Telle est notre réalité. Muni du générateur de vortex de Sliders : les mondes parallèles et curieux de savoir si l'enfant terrible de New York aurait pu être calmé avec la vidéo, je suis allé en découvrir une autre. Un univers alternatif où le challenge existe depuis les années 1970.
Dans ce monde parallèle, la technologie est en avance. Dès le temps du disco et des pantalons "pattes d'eph'", le Hawk-Eye est aussi évolué que celui que nous connaissons. "Johnny Mac", lui, reste la même cocotte minute dont le court est la plaque de cuisson. Dès qu'il y met les pieds, sa bouche se transforme en soupape prête à cracher sa furie pour évacuer la pression quand la température monte. Vidéo ou non, il ne se prive pas de déverser ses vagues de "mots colorés" sur des officiels qui peinent parfois à attraper la bouée de sauvetage. Parce que le bougre a besoin de ça. Souvent, la rogne lui permet même d'élever son niveau.
"Quand quelque chose comme ça arrivait, la plupart du temps, il commençait à mieux jouer, raconte Anders Järryd, battu par McEnroe lors du fameux match de Stockholm 1984. Les autres joueurs se seraient complètement écroulés, mais pas lui. Jamais. Il devenait encore plus dangereux." À l'instar de notre monde, McEnroe domine le Suédois - et soulève même le trophée quelques jours plus tard - malgré point et jeu de pénalité. Après le fameux "Réponds à ma question ! La question, abruti !" adressé à Leif Ake Nilsson, ici, il poursuit en tempêtant contre la machine. D'un geste commandé par la rage, il envoie sa raquette briser l'écran géant diffusant cette reconstitution qui lui donne tort.
"C'est difficile de jouer contre quelqu'un qui se comporte comme McEnroe", commente Järryd, ancien n° 5 mondial. Mais le New-Yorkais ne peut s'en empêcher. Il éprouve toujours l'irrépressible besoin de fulminer. Que le Haw-Eye soit de son côté ou non, d'ailleurs. Au premier tour de Wimbledon 1981, il affronte l'un des jumeaux Gullikson. Tom, le gaucher. Après un service annoncé "Out !" en dépit d'un nuage de chaux se soulevant sous l'impact de la balle, il fait résonner son célèbre "You cannot be serious !" tout en levant le doigt pour utiliser un challenge. Bien vu . Ace. Pourtant, le joueur à la prise unique ne décolère pas et continue à passer ses nerfs sur l'homme perché.

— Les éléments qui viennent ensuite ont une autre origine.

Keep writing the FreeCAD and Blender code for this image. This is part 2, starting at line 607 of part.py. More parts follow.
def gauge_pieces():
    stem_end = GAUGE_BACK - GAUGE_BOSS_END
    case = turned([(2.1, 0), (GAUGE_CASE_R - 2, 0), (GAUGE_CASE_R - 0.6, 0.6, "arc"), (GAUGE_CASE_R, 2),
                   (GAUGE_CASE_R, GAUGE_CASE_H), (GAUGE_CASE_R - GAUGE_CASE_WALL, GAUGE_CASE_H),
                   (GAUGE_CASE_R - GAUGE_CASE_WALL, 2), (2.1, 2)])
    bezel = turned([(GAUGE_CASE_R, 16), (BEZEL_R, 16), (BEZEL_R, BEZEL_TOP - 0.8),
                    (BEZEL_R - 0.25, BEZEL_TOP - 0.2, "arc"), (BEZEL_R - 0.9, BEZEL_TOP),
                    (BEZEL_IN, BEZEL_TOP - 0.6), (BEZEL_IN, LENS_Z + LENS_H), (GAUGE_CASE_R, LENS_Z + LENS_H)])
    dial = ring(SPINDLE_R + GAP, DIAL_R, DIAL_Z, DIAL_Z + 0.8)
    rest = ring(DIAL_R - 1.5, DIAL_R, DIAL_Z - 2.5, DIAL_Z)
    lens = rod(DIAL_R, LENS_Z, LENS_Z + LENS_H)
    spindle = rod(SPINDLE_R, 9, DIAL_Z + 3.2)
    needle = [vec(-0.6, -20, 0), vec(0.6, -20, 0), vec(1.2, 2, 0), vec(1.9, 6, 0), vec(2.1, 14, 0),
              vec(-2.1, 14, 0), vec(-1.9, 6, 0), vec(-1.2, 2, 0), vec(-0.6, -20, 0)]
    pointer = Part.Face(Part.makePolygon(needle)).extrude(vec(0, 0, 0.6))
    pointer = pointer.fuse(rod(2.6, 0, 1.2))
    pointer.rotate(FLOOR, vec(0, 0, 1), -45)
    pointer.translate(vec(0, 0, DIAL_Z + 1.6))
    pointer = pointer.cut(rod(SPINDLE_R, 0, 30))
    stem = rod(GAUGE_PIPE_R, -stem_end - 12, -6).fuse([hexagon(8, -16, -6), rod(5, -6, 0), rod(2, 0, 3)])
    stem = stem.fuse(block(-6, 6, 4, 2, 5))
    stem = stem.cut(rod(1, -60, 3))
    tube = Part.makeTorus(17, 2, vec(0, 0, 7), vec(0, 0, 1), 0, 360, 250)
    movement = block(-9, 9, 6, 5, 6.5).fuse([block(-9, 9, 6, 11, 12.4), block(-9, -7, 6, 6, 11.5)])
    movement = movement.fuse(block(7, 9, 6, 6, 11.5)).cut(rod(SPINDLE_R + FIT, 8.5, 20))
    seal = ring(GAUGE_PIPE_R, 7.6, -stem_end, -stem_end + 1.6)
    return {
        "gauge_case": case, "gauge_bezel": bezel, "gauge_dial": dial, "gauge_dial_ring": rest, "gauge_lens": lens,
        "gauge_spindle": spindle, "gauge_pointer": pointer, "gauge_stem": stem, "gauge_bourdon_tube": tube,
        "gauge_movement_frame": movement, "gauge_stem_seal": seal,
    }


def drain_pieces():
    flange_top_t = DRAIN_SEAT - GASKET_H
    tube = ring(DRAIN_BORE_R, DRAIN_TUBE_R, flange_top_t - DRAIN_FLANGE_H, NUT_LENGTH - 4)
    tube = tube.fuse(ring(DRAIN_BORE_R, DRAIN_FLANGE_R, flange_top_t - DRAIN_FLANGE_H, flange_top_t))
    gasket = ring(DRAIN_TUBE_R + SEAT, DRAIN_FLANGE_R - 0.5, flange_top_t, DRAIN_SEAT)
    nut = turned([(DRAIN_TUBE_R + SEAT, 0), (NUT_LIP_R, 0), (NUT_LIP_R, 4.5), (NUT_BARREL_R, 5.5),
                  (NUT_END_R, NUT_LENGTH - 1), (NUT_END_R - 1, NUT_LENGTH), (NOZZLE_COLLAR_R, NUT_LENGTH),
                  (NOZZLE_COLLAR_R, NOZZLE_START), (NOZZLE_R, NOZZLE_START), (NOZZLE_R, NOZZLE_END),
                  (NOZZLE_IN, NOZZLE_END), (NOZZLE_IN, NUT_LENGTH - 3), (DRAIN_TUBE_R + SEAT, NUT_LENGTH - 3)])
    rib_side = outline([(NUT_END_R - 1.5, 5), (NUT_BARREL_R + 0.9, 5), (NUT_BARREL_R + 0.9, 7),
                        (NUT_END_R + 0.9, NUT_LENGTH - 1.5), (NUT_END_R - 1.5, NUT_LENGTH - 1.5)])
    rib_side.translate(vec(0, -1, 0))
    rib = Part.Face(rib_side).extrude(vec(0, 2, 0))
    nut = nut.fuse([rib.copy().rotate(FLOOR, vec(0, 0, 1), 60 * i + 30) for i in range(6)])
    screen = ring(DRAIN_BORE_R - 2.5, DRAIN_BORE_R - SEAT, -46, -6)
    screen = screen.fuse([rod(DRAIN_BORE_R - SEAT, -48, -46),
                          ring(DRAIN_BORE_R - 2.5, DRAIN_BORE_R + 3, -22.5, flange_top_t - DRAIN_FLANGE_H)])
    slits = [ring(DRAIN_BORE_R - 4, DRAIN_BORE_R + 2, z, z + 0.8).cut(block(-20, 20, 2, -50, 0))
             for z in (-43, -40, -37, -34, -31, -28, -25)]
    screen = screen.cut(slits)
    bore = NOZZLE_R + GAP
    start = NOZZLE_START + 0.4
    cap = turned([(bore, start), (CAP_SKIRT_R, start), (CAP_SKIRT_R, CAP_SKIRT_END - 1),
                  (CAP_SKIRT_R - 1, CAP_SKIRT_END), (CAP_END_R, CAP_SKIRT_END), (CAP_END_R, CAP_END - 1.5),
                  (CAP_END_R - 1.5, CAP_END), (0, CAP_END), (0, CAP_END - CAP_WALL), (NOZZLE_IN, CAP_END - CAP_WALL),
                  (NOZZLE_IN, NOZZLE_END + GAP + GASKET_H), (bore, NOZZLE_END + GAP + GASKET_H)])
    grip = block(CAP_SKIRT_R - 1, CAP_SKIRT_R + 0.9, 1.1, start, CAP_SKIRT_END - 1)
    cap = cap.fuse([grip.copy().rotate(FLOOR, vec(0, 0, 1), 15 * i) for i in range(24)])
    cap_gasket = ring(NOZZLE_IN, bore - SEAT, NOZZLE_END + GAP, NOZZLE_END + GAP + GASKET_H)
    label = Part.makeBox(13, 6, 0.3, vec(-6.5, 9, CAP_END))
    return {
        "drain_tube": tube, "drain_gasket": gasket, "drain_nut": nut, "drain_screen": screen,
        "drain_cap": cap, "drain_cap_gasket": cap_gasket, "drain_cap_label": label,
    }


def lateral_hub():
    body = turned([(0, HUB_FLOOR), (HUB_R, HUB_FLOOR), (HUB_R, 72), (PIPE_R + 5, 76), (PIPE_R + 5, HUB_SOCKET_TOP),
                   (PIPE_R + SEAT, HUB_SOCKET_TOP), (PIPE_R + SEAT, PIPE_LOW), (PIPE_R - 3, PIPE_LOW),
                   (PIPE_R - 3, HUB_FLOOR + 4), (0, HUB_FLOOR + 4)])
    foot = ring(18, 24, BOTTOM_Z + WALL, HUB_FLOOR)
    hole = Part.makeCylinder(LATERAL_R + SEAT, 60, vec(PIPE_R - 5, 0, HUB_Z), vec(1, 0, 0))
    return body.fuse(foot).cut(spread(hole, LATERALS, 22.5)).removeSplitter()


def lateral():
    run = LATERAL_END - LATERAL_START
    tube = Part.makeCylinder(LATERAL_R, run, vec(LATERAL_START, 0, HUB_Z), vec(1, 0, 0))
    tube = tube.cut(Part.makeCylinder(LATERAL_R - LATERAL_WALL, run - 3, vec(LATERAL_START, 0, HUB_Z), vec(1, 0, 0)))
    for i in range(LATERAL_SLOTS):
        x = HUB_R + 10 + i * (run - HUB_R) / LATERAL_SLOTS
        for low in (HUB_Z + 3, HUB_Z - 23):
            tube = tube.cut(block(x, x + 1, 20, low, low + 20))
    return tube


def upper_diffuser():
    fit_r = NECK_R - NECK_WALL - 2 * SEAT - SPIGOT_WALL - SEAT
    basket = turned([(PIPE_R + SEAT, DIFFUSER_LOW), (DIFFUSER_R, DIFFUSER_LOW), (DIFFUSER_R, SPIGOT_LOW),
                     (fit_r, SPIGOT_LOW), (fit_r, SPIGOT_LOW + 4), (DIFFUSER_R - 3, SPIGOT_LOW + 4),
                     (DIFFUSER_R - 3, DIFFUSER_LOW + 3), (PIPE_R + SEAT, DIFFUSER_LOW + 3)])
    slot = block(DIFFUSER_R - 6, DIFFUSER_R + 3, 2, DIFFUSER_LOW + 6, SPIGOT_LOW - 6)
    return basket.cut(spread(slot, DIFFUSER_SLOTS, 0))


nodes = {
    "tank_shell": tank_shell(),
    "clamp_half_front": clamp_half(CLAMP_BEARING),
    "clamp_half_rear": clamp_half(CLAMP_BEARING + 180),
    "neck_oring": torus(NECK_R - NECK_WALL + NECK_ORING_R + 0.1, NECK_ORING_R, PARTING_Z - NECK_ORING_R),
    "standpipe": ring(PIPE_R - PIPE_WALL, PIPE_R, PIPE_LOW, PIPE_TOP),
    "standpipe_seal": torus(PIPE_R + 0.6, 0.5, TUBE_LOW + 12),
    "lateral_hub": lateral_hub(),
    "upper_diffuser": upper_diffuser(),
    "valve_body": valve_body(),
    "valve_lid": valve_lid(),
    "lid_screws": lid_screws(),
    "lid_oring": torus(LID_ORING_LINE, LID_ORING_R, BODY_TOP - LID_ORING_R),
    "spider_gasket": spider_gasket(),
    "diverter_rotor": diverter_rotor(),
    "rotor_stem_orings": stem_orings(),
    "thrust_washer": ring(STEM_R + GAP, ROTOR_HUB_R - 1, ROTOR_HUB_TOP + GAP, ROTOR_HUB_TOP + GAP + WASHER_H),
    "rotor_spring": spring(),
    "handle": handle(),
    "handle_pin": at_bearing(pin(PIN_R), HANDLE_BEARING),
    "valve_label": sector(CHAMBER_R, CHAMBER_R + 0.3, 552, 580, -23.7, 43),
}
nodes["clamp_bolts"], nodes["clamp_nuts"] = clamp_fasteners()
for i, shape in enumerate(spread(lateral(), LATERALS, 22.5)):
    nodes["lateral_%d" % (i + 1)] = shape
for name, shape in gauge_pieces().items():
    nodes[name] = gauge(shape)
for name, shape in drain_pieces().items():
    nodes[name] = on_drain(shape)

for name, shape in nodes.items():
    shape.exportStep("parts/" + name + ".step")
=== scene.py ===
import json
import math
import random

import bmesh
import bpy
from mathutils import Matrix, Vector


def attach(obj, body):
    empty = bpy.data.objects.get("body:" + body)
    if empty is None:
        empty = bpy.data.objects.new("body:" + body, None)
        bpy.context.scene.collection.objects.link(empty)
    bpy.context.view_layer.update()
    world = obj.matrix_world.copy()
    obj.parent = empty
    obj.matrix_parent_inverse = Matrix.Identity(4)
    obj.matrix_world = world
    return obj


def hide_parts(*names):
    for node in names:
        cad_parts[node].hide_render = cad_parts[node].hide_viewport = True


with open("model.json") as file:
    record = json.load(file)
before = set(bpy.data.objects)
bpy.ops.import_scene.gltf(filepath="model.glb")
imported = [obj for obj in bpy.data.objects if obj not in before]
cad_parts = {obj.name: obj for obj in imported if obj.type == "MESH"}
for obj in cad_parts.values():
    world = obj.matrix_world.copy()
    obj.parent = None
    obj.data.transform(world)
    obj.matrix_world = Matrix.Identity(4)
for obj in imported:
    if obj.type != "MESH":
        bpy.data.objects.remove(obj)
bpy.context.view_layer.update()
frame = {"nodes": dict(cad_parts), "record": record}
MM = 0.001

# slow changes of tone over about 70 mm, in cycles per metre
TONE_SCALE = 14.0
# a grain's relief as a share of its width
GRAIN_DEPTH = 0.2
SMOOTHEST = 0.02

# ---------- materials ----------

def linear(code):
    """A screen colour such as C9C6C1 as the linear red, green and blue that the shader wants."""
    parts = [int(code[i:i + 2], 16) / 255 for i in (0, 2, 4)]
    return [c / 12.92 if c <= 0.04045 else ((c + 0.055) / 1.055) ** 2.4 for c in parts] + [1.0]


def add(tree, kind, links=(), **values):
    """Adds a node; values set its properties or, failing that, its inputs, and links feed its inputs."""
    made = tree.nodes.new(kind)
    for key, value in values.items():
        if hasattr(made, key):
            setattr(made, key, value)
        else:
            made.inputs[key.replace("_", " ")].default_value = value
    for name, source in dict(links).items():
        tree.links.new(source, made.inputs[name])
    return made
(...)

- Tu es complètement inutile ! On devrait laisser le Hawk-Eye tout faire à ta place ! Si je te dis qu'un bâton avec des lunettes jugerait mieux les balles qu'un crétin comme toi, tu me sanctionnes ?
- Oui.
- Et si je ne le dis pas mais que je le pense très fort, je suis sanctionné ?
- Non.
- Alors sache que je le pense très fort... Abruti !
Sournoisement malin, mais pas jusqu'au bout. Le dernier mot est de trop. Punition pour le "sale gosse". Mais qu'importe. Comme dans notre univers, il s'impose tranquillement et soulève le trophée en fin de quinzaine. Premier homme de l'histoire disqualifié en Grand Chelem, John McEnroe est immuable. La mise en place du Haw-Eye ne change rien à sa personnalité volcanique. Elle lui permet seulement de se déchaîner contre un élément supplémentaire, de se fabriquer un adversaire de plus. Sans doute une façon inconsciente de se sentir plus puissant : à en croire Montaigne, "la valeur d'un homme se mesure au nombre de ses ennemis." Invincible, Le Rebelle avait en effet énormément d'ennemis.